Un club est comme une entreprise: le patron et les collègues peuvent changer; l’ambiance peut devenir mauvaise, etc… Dans un tel cas, l’employé a la liberté de résilier son contrat. Le footballeur doit avoir cette même liberté. La décision d’un joueur de quitter son club peut être légitime, par exemple à la suite d’un changement d’entraîneur. On voit bien que des contrats de durée déterminée, conclus pour plusieurs saisons, ne sont pas la panacée.

Un modèle à changer

Dès lors que le football (professionnel) n’est devenu qu’un grand business, que l’amour du maillot ne signifie plus grand chose et que la parole donnée n’a plus aucune valeur, allons jusqu’au bout de la libéralisation. Plutôt que d’offrir des contrats de durée déterminée, que le monde du foot passe à des contrats de travail de durée indéterminée, résiliables à la fin de chaque saison, moyennant un préavis.

Au moins, on n’assisterait plus à des prolongations de contrat qui virent parfois à la mascarade et on arrêterait d’assister à des parties de poker insupportables pour renégocier des contrats, au mépris de la parole donnée.

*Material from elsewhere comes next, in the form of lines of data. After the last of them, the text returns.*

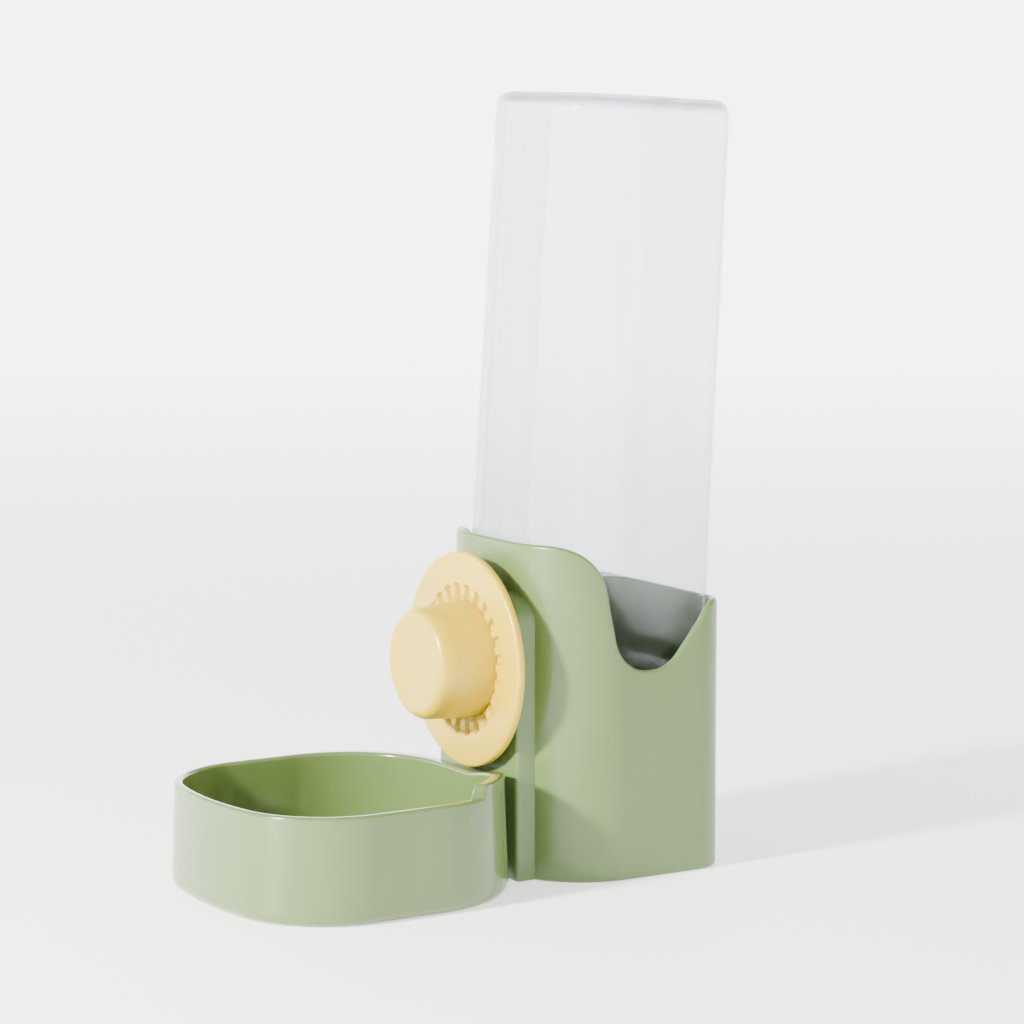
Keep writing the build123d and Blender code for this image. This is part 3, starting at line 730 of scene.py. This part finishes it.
studio = {
    "flat": 2.1, "edge": 3.2, "lift": 1.3, "floorColour": (0.95, 0.95, 0.945, 1), "floorGlow": 4.0,
    "nearGlow": (0.30, 0.30, 0.30, 1), "farGlow": (1.0, 1.0, 1.0, 1),
    "brightSide": (-0.8508, 0.5255, 0), "glowStart": 0.1, "glowFull": 2.4,
    "sky": (1.0, 1.0, 1.0, 1), "skyStrength": 0.85,
}
lamps = (
    # name, place, aimed at, width, power in watts, colour
    ("key", (0.14, -1.25, 0.59), (0, -0.04, 0.08), 0.14, 78.0, (1.0, 0.985, 0.95)),
    ("left", (-0.9, -0.9, 0.5), (0, 0, 0.10), 0.9, 4.0, (1.0, 1.0, 1.0)),
)


def makeStudio():
    # level out to the flat radius, then rising as the square of the distance beyond it
    radius = np.concatenate([np.linspace(0, studio["flat"], 8), np.linspace(studio["flat"], studio["edge"], 24)[1:]])
    rise = studio["lift"] * np.clip((radius - studio["flat"]) / (studio["edge"] - studio["flat"]), 0, 1) ** 2
    a = np.linspace(0, 2 * np.pi, 96, endpoint=False)
    rows = np.stack([radius[:, None] * np.cos(a), radius[:, None] * np.sin(a), np.repeat(rise[:, None], 96, 1)], -1)
    floor = gridObject("floor", rows)
    kit = Kit("paleFloor")
    mottle = kit.noise(kit.coordinates(), 6.0, 3.0)
    shade = tuple(0.985 * c for c in studio["floorColour"][:3]) + (1,)
    # the floor glows more towards the bright side of the studio, from glowStart to glowFull
    towards = kit.along(kit.coordinates(), studio["brightSide"])
    brightness = kit.spread(towards, studio["glowStart"], studio["glowFull"])
    glow = kit.blend(brightness, studio["nearGlow"], studio["farGlow"])
    kit.set(Base_Color=kit.blend(mottle, studio["floorColour"], shade), Roughness=0.6,
            Emission_Color=glow, Emission_Strength=studio["floorGlow"])
    floor.data.materials.append(kit.material)
    world = bpy.data.worlds.new("studio")
    bpy.context.scene.world = world
    world.use_nodes = True
    sky = world.node_tree.nodes["Background"]
    sky.inputs["Color"].default_value = studio["sky"]
    sky.inputs["Strength"].default_value = studio["skyStrength"]
    for name, spot, aim, width, power, colour in lamps:
        data = bpy.data.lights.new(name, "AREA")
        data.size = width
        data.energy = power
        data.color = colour
        lamp = bpy.data.objects.new(name, data)
        lamp.location = spot
        lamp.rotation_euler = (Vector(spot) - Vector(aim)).to_track_quat("Z", "Y").to_euler()
        bpy.context.scene.collection.objects.link(lamp)


print("studio")
makeCamera(view)
makeStudio()
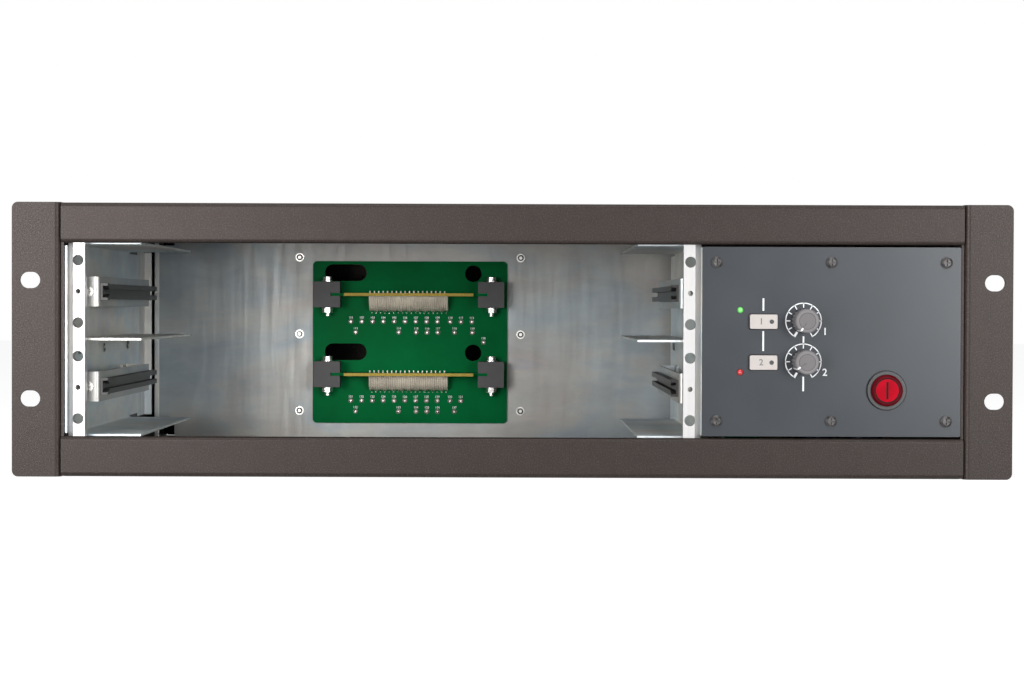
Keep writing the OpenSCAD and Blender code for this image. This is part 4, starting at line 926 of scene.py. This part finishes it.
# %% Painted stud shadow rings
studs = frame["nodes"]["cage_rivets"].data
stud_x, stud_rows, stud_reach = mm(64.9), mm(45, 0, -45), mm(3)
shadow_ring_r, shadow_ring_w, shadow_ring_t = mm(1.35, 0.75, 0.05)
shadow_rings = bmesh.new()
for side in (-1, 1):
    for z in stud_rows:
        x = board_middle.x + side * stud_x
        near = [v.co.y for v in studs.vertices
                if math.dist((v.co.x, v.co.z), (x, z)) < stud_reach]
        # Painted shadow: each dark ring stands for the shadow line round a stud's head.
        add_ring(shadow_rings, (x, z), shadow_ring_r, shadow_ring_w, 0, ring_sweep, min(near), shadow_ring_t)
make_piece("stud_shadow_rings", shadow_rings, "edge_black", "case")

# %% [markdown]
# ## Sheet edges behind the left bay
# The back panel's side edges are folded back, and the outer curve of the fold catches the light as a
# pale line, helped by a painted highlight: the fold takes a brighter copy of the zinc than the panel.
# Past the bay, the cage's left wall runs on along the case and turns in towards the back panel. The
# model's wall piece ends before that, so this sheet goes on from it, in a bright copy of the zinc
# that is painted light.

# %% Sheet edges
back_low, back_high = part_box("cage_back_panel")
side_low, side_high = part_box("left_cage_side")
long_edge = mm(10)
bead_near, bead_far, bead_front, bead_back, bead_round = mm(0.3, 3.0, 0.35, 0.2, 0.25)
fold = bmesh.new()
for edge_x, way in ((back_low.x, 1), (back_high.x, -1)):
    near, far = sorted((edge_x + way * bead_near, edge_x + way * bead_far))
    bead = add_block(fold, (near, back_low.y - bead_front, back_low.z),
                     (far, back_low.y + bead_back, back_high.z))
    edges = [e for e in fold.edges if all(v in bead for v in e.verts)
             and abs(e.verts[0].co.z - e.verts[1].co.z) > long_edge]
    round_edges(fold, edges, bead_round, 3)
# Painted highlight: the bead takes the brackets' brighter copy of the zinc rather than the back
# panel's own.
make_piece("back_panel_fold", fold, "zinc_bracket", "case")

wall = bmesh.new()
sheet_t, wall_reach, wall_gap, wall_inset, wall_round = mm(1.0, 262, 0.4, 0.02, 0.2)
add_block(wall, (side_low.x + wall_inset, side_high.y + wall_gap, side_low.z),
          (side_low.x + sheet_t, wall_reach, side_high.z))
long_edges = [e for e in wall.edges if abs(e.verts[0].co.y - e.verts[1].co.y) > long_edge]
round_edges(wall, long_edges, wall_round, 2)
return_low, return_high, return_gap = mm(227.5, 228.5, 0.8)
add_block(wall, (side_low.x + sheet_t, return_low, side_low.z),
          (back_low.x - return_gap, return_high, side_high.z))
# Painted light: this sheet takes a bright, less metallic copy of the zinc, which stands in for light
# that hardly reaches so far into the case.
make_piece("left_wall_rear", wall, "zinc_dull", "case")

Avec de tels contrats, qui sont la règle en droit suisse du travail, les négociations seraient plus équilibrées entre les clubs et les joueurs. Les indemnités de transfert deviendraient raisonnables, voire seraient carrément abandonnées, puisque le joueur ne serait plus considéré comme un actif comptable que le club peut amortir sur la durée du contrat prévue. Des contrats de durée indéterminée seraient aussi conformes à la réalité puisque l’expérience montre qu’un club ne peut de toute façon pas retenir un joueur qui ne veut plus jouer, même s’il s’y était engagé contre quelques millions.

Mais bien évidemment, beaucoup auraient à perdre avec un tel système et la fin des indemnités de transfert, si bien que le jour n’est pas encore venu où la FIFA passera à un modèle basé sur le marché du travail que nous connaissons en Suisse et qui a pourtant fait ses preuves.

Yvan Henzer

Avocat spécialisé en droit du sport, Yvan Henzer est un observateur privilégié des manœuvres politiques qui font l’actualité sportive et se trouve au cœur de l’action au gré des affaires qui occupent son quotidien.